We partnered with Labyrinth Technologies to solve this challenge. Labyrinth provided the system architecture direction and handled the physical installation throughout downtown St. Louis. We developed the custom hardware, firmware, and the complete technology stack that would make synchronized street lighting technically and economically viable.
Define & Discovery
Understanding the Real Problem
We started by analyzing why standard wireless technologies were failing in this environment. The issue wasn’t just technical capability—it was the fundamental mismatch between what commercial RF protocols were designed for and what a synchronized street light network actually needed.
Standard protocols like Wi-Fi and cellular (3G/4G at the time) were built for high bandwidth applications. They couldn’t efficiently penetrate the dense urban landscape of downtown St. Louis. More critically, they were solving the wrong problem—street light control doesn’t need high bandwidth. It needs reliability, low latency for synchronization, and resilient mesh networking in challenging RF environments.
Key Requirements Identified
- Reliable communication through dense urban infrastructure
- Synchronized control across hundreds of lights
- Low per-unit hardware cost for economic viability
- Simple command structure for color changes and status monitoring
- Build in a standardized form factor so it could be used with off the shelf hardware if needed
Architect & Design
Building a Custom RF Solution from the Ground Up
Rather than trying to force-fit existing technology, we designed a custom software-defined radio (SDR) solution optimized specifically for this use case.
Design Decisions:
- Low-bandwidth protocol: Since street lights only needed to receive simple commands (color changes, status requests), we engineered an ultra-efficient protocol that transmitted only essential data
- XBee form factor compatibility: We designed our custom hardware to match the standardized XBee form factor and pinout, making it a drop-in replacement that worked with Labyrinth’s existing infrastructure
- Custom RF protocol: We controlled the low-level RF transmission in ways that hadn’t been done before for urban mesh networks, optimizing for signal penetration and reliability
- Application-level API: We abstracted the complexity, giving Labyrinth simple AT style commands without requiring them to understand the underlying RF details
Why Software-Defined Radio?
Unlike standard wireless protocols, SDR gives complete control over how radio frequencies move between devices. This allowed us to dial in the perfect parameters for downtown St. Louis—optimizing for building penetration, interference resistance, and mesh network reliability in ways that standardized protocols couldn’t match.
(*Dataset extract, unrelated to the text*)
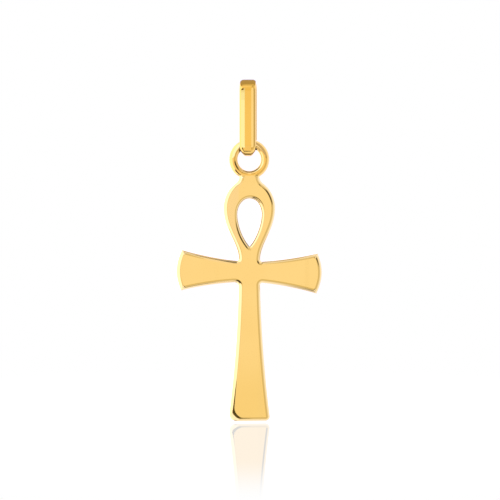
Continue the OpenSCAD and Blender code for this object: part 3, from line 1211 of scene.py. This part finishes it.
@dataclass
class Studio:
    """Pale floor, soft light all round and the camera.

    Attributes:
        middle: the point in the middle of the picture, in millimetres.
        picture_width: what the picture's width covers there.
        azimuth: the camera's turn about the upright, in degrees.
        elevation: its height over the level, in degrees.
        lens: its focal length.
        sensor: its sensor's width.
        floor_half: half of the floor's width, in metres.
        floor_z: the height of the floor, in millimetres.
        floor_gloss: how much the floor mirrors under the pendant.
        gloss_reach: how far from there its mirroring fades out.
    """

    middle: Vector = field(default_factory=lambda: Vector((0.17, 0.0, -15.64)))
    picture_width: float = 47.0
    azimuth: float = -5.0
    elevation: float = 2.5
    lens: float = 200.0
    sensor: float = 36.0
    floor_half: float = 1.0
    floor_z: float = -31.87
    floor_gloss: float = 0.33
    gloss_reach: float = 56.0

    def camera(self) -> None:
        """Sets up the camera."""
        data = bpy.data.cameras.new("camera")
        data.lens, data.sensor_width = self.lens, self.sensor
        data.clip_start, data.clip_end = MM, 10.0
        turn, rise = math.radians(self.azimuth), math.radians(self.elevation)
        way = Vector((math.sin(turn) * math.cos(rise), -math.cos(turn) * math.cos(rise), math.sin(rise)))
        distance = self.picture_width * self.lens / self.sensor
        made = new_object("camera", data)
        made.location = (self.middle + way * distance) * MM
        made.rotation_euler = way.to_track_quat("Z", "Y").to_euler()
        bpy.context.scene.camera = made

    def floor(self) -> None:
        """Lays the floor, which is white and mirrors faintly near the pendant."""
        half = self.floor_half
        mesh = bpy.data.meshes.new("floor")
        corners = [(-half, -half, 0), (half, -half, 0), (half, half, 0), (-half, half, 0)]
        mesh.from_pydata(corners, [], [(0, 1, 2, 3)])
        made = new_object("floor", mesh)
        made.location = (0, 0, self.floor_z * MM)
        made.visible_glossy = made.visible_diffuse = False
        material = empty_material("white glossy floor")
        tree = material.node_tree
        x, y, _ = split(tree, "ShaderNodeTexCoord", "Object")
        away = (x * x + y * y).math("SQRT")
        gloss = away.mapped(0.5 * self.gloss_reach * MM, self.gloss_reach * MM, self.floor_gloss, 0.0)
        white = add_node(tree, "ShaderNodeEmission", Color=WHITE, Strength=1.0)
        mirror = add_node(tree, "ShaderNodeBsdfGlossy", Color=WHITE, Roughness=0.0)
        show_mix(tree, "ShaderNodeOutputMaterial", gloss, white, mirror)
        mesh.materials.append(material)

    def light(self) -> None:
        """Surrounds the pendant with soft light that shows white behind it."""
        world = bpy.data.worlds.new("studio")
        bpy.context.scene.world = world
        world.use_nodes = True
        tree = world.node_tree
        tree.nodes.clear()

        # Ways are unit vectors, x to the right, y to the back and z up, and bearings turn round y
        x, y, z = split(tree, "ShaderNodeTexCoord", "Generated")
        off_axis = (x * x + z * z).math("SQRT")
        bearing = z.math("ARCTAN2", x)

        # A pale panel ahead with two upright wings, a bright side on the left and a cool tent behind
        ahead = x.window(-0.33, 0.21, 0.07) * z.window(-0.24, 0.2, 0.08)
        right_wing = x.window(0.02, 0.16, 0.04) * z.window(-0.1, 0.8, 0.12) * y.mapped(0.2, 0.0)
        left_wing = x.window(-0.34, -0.09, 0.04) * z.window(-0.1, 0.95, 0.12) * y.mapped(0.2, 0.0)
        panel = ahead.math("MAXIMUM", right_wing)
        left = x.mapped(-0.36, -0.55)
        tent = y.mapped(-0.95, 0.0)

        # Dark gaps between them draw the dark lines along the metal's edges
        gaps = (
            (bearing.window(0.02, 0.64, 0.1) * off_axis.mapped(0.15, 0.25) * y.mapped(-0.58, -0.76), 0.85),
            (bearing.window(-2.5, -1.62, 0.13) * off_axis.mapped(0.14, 0.22) * y.mapped(-0.25, -0.45), 0.88),
            (bearing.window(-2.0, -1.6, 0.1) * off_axis.mapped(0.8, 0.95), 0.35),
            (x.window(0.1, 0.32, 0.03) * z.mapped(0.66, 0.8) * y.mapped(0.0, -0.1), 0.8),
        )
        shade = None
        for gap, darkness in gaps:
            left_over = gap * -darkness + 1.0
            shade = left_over if shade is None else shade * left_over

        plain = (panel.math("MAXIMUM", left_wing) * 0.25 + left * 0.38 + tent * 0.08 + 0.72) * shade
        upper_cool = panel * z.mapped(-0.108, -0.07) * 0.17
        cool = left.math("MAXIMUM", tent).math("MAXIMUM", upper_cool) * shade
        colour = add_node(
            tree, "ShaderNodeCombineColor",
            Red=plain + cool * 0.3, Green=plain + cool * 0.5, Blue=plain * 1.08 + cool * 1.95,
        )
        soft = add_node(tree, "ShaderNodeBackground", Color=colour.outputs[0], Strength=1.0)
        white = add_node(tree, "ShaderNodeBackground", Color=WHITE, Strength=1.0)
        to_camera = output_of(tree, "ShaderNodeLightPath", "Is Camera Ray")
        show_mix(tree, "ShaderNodeOutputWorld", to_camera, soft, white)

    def build(self) -> None:
        """Sets up camera, floor, cards and light."""
        self.camera()
        self.floor()
        for card in bail_cards() + foot_cards():
            card.hang()
        self.light()
        view = bpy.context.scene.view_settings
        view.view_transform, view.look = "Standard", "None"
        log.info("studio ready")


def main() -> None:
    """Builds the studio and the two pieces."""
    logging.basicConfig(level=logging.INFO, format="%(name)s: %(message)s")
    Studio().build()
    Bail().build()
    Ankh().build()


if __name__ == "__main__":
    main()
At the time (around 2019), this approach was unconventional. Today, software-defined radio is used extensively in:
- Military and law enforcement communication systems
- Wireless video transmission for broadcasting
- Specialized IoT deployments requiring custom RF characteristics
- Applications requiring interference resistance and signal security
Develop & Iterate
From Concept to FCC-Compliant Hardware
We moved rapidly through development, building and validating both the custom hardware and the RF protocol. The development included:
- Custom PCB design in the XBee form factor
- Low-level RF protocol implementation and optimization
- Application-level command protocol for client control
- Extensive field testing in urban environments
- FCC compliance lab work and certification
The entire project—from initial design through FCC certification—took just 7 months. This timeline included all regulatory compliance work, which typically extends project schedules significantly.
Deploy & Optimize
Delivering 85-90% Cost Savings
The results validated the custom approach. Our solution delivered:
- Dramatic cost reduction: Per-light installation costs came in at 25% of what off-the-shelf hardware would have required—an 75% cost savings
- Reliable mesh networking: The custom RF protocol provided consistent connectivity throughout downtown, even through dense urban infrastructure
- Simplified deployment: The XBee form factor compatibility meant straightforward installation
- Scalable foundation: The low-bandwidth, resilient design created a platform for future expansion
The lights were deployed throughout downtown St. Louis, transforming the urban landscape with synchronized lighting that could adapt for events, games, and city celebrations.